The outgoing president of the International Association of Athletics Federations (IAAF) may have termed the damning report by Britain’s Sunday Times newspaper of rampant blood doping in athletics a ‘joke’. But the numbers revealed are so huge that it is hard to believe that the rot is not widespread.
Even minor allegations of corruption and misappropriation of funds in world sporting bodies like the International Olympic Committee (IOC), IAAF and FIFA make global headlines. But they pale in comparison to the current allegations.
The expose in cycling, which destroyed the reputation of legends like Lance Armstrong, started with some of the small fry falling into the net. And, as time elapsed, the entire cycling fraternity was painted with the same brush.
Today, even as we marvel at the strength of these athletes competing in the Tour de France, we are also forced to entertain thoughts of doping. Coming back to the core issue, it defies logic how the IAAF glossed over nearly 1,400 abnormal tests of more than 800 athletes, most of them for erythropoietin — a substance that boosts the production of the oxygen-carrying red-blood corpuscles in the body.
The abnormal tests bring to the fore the secretive — often covert — ways in which the international sports federations, the National Olympic Committees and National Sports Federations function. With billions of dollars at stake and elite athletes being their money spinners, it seems every effort is made to ensure they don’t fall into the net. The need to preserve autonomy can no longer be an excuse for these bodies to insulate themselves from scrutiny. Even as the IOC and the national athletics federations demand a probe, it can be safely said that no athlete can use devious means without the connivance of her national association.
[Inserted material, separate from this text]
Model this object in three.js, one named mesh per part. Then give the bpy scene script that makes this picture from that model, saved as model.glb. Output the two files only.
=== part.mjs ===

It is hard to digest that the IOC and the World Anti-Doping Association are unaware of the IAAF report brought into the public domain by a whistleblower. These bodies are either in cahoots or are simply ignoring the issue for bigger gains. If the clean-up has to start, it should start from the country the athlete hails from. Sporting achievements, after all, are worth cherishing only if they pass the litmus test of credibility.